### [Direction]
Every line below is to be quoted exactly, with nothing added or dropped.

### [Given material]

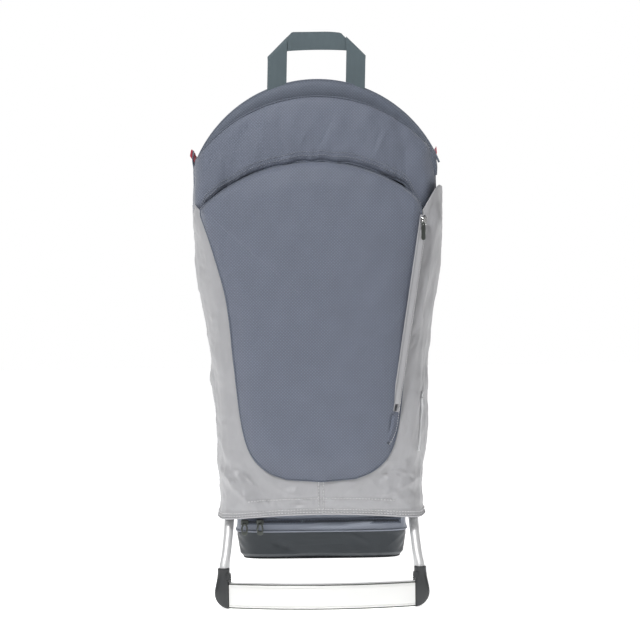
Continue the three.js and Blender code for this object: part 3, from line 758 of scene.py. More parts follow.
def make_cover():
    low, top_high = COVER_LOW.z, 0.573
    levels = np.r_[np.linspace(low, HEM_TOP, 10, endpoint=False),
                   np.linspace(HEM_TOP, top_high, COVER_ROWS - 10)]
    grid = np.stack([cover_row(z) for z in levels])
    # squeeze each column so that its last point lies on the upper edge and its first on the hem
    top = cover_top(grid[-1, :, 0])
    hem = low + 0.0075 * np.clip(1 - (grid[0, :, 0] / 0.135) ** 2, 0, 1) * (grid[0, :, 1] < -0.10)
    share = ((levels - low) / (top_high - low))[:, None]
    grid[:, :, 2] = hem[None, :] + share * (top - hem)[None, :]
    rows = np.stack([np.interp(grid[:, j, 2], levels, grid[:, j, 0]) for j in range(COVER_COLUMNS)], 1)
    depths = np.stack([np.interp(grid[:, j, 2], levels, grid[:, j, 1]) for j in range(COVER_COLUMNS)], 1)
    x, y, z = rows, depths, grid[:, :, 2]
    along = np.stack([np.gradient(x, axis=1), np.gradient(y, axis=1)], -1)
    along /= np.linalg.norm(along, axis=-1, keepdims=True)
    out_x, out_y = along[..., 1], -along[..., 0]
    facing = np.clip(-out_y, 0.15, 1)
    lift = 0.0009 * hash_noise(x * 42, z * 26, 1.0) + 0.0005 * hash_noise(x * 120 + y * 80, z * 70, 4.0)
    lift += 0.0014 * hash_noise(x * 16 + y * 12, z * 11, 2.0)
    for start, end, width, height in COVER_FOLDS:
        distance, _ = fold_line(x, z, start, end)
        soft = ridge(distance, width)
        sharp = np.exp(-np.abs(distance) / (width * 0.55))
        lift += height * (0.5 * soft + 0.7 * sharp) * facing
    for patch in COVER_CREASES:
        lift += creases(x, z, *patch) * facing
    # the sides, seen from beside the carrier
    beside = np.clip(np.abs(out_x), 0, 1)
    lift += creases(y, z, 40, (-0.13, 0.02), (0.13, 0.52), (0.030, 0.110), (1.0, 2.2), 0.0018, 17) * beside
    # puckers along the hem's stitching, the seam under the panel and the line above the hem
    pucker = 0.5 + 0.5 * np.sin(x * 560 + 3 * np.sin(x * 90) + y * 500)
    lift -= 0.0011 * ridge(z - HEM_TOP, 0.0016) + 0.0007 * pucker * ridge(z - HEM_TOP, 0.006)
    lift -= 0.0008 * ridge(z - SKIRT_LINE_Z, 0.0016) * (np.abs(x) < 0.10) * facing
    lift -= 0.0014 * ridge(x, 0.0018) * (z < 0.172) * (facing > 0.5)
    # the side pocket pushes the right side out, and a smaller bulge the left one
    lift += 0.0045 * ridge(z - 0.236, 0.045) * ridge(y + 0.075, 0.045) * (x > 0.09)
    lift += 0.0035 * ridge(z - 0.309, 0.012) * ridge(y + 0.075, 0.030) * (x < -0.09)
    lift *= 0.35 + 0.65 * np.clip((z - HEM_TOP) / 0.012, 0, 1)
    calm = np.clip((panel_reach(x, z) - 1.0) / 0.045, 0, 1)
    lift = np.where(y < -0.09, lift * calm * calm * (3 - 2 * calm), lift)
    over_wing = np.clip((z - 0.500) / 0.02, 0, 1) * np.clip((y + 0.15) / 0.02, 0, 1)
    x += out_x * lift + np.sign(x) * over_wing * np.maximum(0, 0.1672 - np.abs(x))
    y += out_y * lift
    skin = np.stack([x, y, z], -1)
    cover = sheet_object("fabric_cover", skin, "grey", 0.0014)
    place(cover, ROOT, "grey_fabric", ["outer_cover"])
    return skin


def skin_y(x, z):
    """Depth of the cover's outer face at a point seen from the front."""
    inside_z = min(max(z, COVER_LOW.z + 0.001), COVER_HIGH.z - 0.001)
    hit = COVER_TREE.ray_cast(Vector((x, -1, inside_z)), Vector((0, 1, 0)))[0]
    return hit.y if hit else COVER_LOW.y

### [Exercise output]
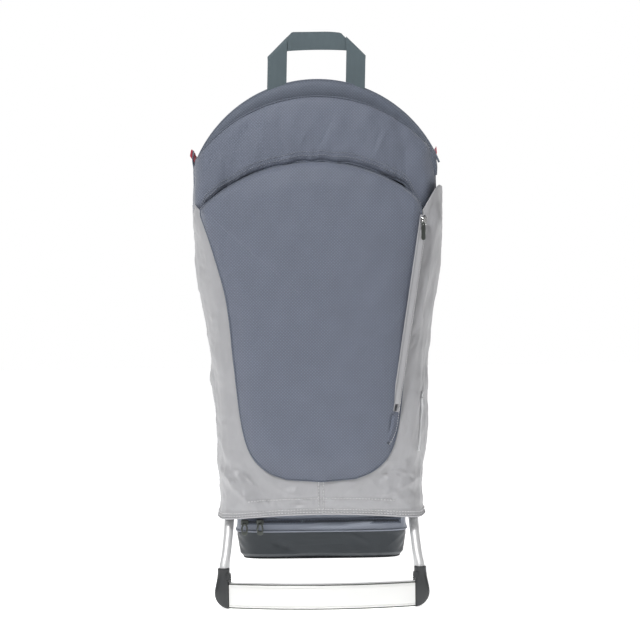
Continue the three.js and Blender code for this object: part 3, from line 758 of scene.py. More parts follow.
def make_cover():
    low, top_high = COVER_LOW.z, 0.573
    levels = np.r_[np.linspace(low, HEM_TOP, 10, endpoint=False),
                   np.linspace(HEM_TOP, top_high, COVER_ROWS - 10)]
    grid = np.stack([cover_row(z) for z in levels])
    # squeeze each column so that its last point lies on the upper edge and its first on the hem
    top = cover_top(grid[-1, :, 0])
    hem = low + 0.0075 * np.clip(1 - (grid[0, :, 0] / 0.135) ** 2, 0, 1) * (grid[0, :, 1] < -0.10)
    share = ((levels - low) / (top_high - low))[:, None]
    grid[:, :, 2] = hem[None, :] + share * (top - hem)[None, :]
    rows = np.stack([np.interp(grid[:, j, 2], levels, grid[:, j, 0]) for j in range(COVER_COLUMNS)], 1)
    depths = np.stack([np.interp(grid[:, j, 2], levels, grid[:, j, 1]) for j in range(COVER_COLUMNS)], 1)
    x, y, z = rows, depths, grid[:, :, 2]
    along = np.stack([np.gradient(x, axis=1), np.gradient(y, axis=1)], -1)
    along /= np.linalg.norm(along, axis=-1, keepdims=True)
    out_x, out_y = along[..., 1], -along[..., 0]
    facing = np.clip(-out_y, 0.15, 1)
    lift = 0.0009 * hash_noise(x * 42, z * 26, 1.0) + 0.0005 * hash_noise(x * 120 + y * 80, z * 70, 4.0)
    lift += 0.0014 * hash_noise(x * 16 + y * 12, z * 11, 2.0)
    for start, end, width, height in COVER_FOLDS:
        distance, _ = fold_line(x, z, start, end)
        soft = ridge(distance, width)
        sharp = np.exp(-np.abs(distance) / (width * 0.55))
        lift += height * (0.5 * soft + 0.7 * sharp) * facing
    for patch in COVER_CREASES:
        lift += creases(x, z, *patch) * facing
    # the sides, seen from beside the carrier
    beside = np.clip(np.abs(out_x), 0, 1)
    lift += creases(y, z, 40, (-0.13, 0.02), (0.13, 0.52), (0.030, 0.110), (1.0, 2.2), 0.0018, 17) * beside
    # puckers along the hem's stitching, the seam under the panel and the line above the hem
    pucker = 0.5 + 0.5 * np.sin(x * 560 + 3 * np.sin(x * 90) + y * 500)
    lift -= 0.0011 * ridge(z - HEM_TOP, 0.0016) + 0.0007 * pucker * ridge(z - HEM_TOP, 0.006)
    lift -= 0.0008 * ridge(z - SKIRT_LINE_Z, 0.0016) * (np.abs(x) < 0.10) * facing
    lift -= 0.0014 * ridge(x, 0.0018) * (z < 0.172) * (facing > 0.5)
    # the side pocket pushes the right side out, and a smaller bulge the left one
    lift += 0.0045 * ridge(z - 0.236, 0.045) * ridge(y + 0.075, 0.045) * (x > 0.09)
    lift += 0.0035 * ridge(z - 0.309, 0.012) * ridge(y + 0.075, 0.030) * (x < -0.09)
    lift *= 0.35 + 0.65 * np.clip((z - HEM_TOP) / 0.012, 0, 1)
    calm = np.clip((panel_reach(x, z) - 1.0) / 0.045, 0, 1)
    lift = np.where(y < -0.09, lift * calm * calm * (3 - 2 * calm), lift)
    over_wing = np.clip((z - 0.500) / 0.02, 0, 1) * np.clip((y + 0.15) / 0.02, 0, 1)
    x += out_x * lift + np.sign(x) * over_wing * np.maximum(0, 0.1672 - np.abs(x))
    y += out_y * lift
    skin = np.stack([x, y, z], -1)
    cover = sheet_object("fabric_cover", skin, "grey", 0.0014)
    place(cover, ROOT, "grey_fabric", ["outer_cover"])
    return skin


def skin_y(x, z):
    """Depth of the cover's outer face at a point seen from the front."""
    inside_z = min(max(z, COVER_LOW.z + 0.001), COVER_HIGH.z - 0.001)
    hit = COVER_TREE.ray_cast(Vector((x, -1, inside_z)), Vector((0, 1, 0)))[0]
    return hit.y if hit else COVER_LOW.y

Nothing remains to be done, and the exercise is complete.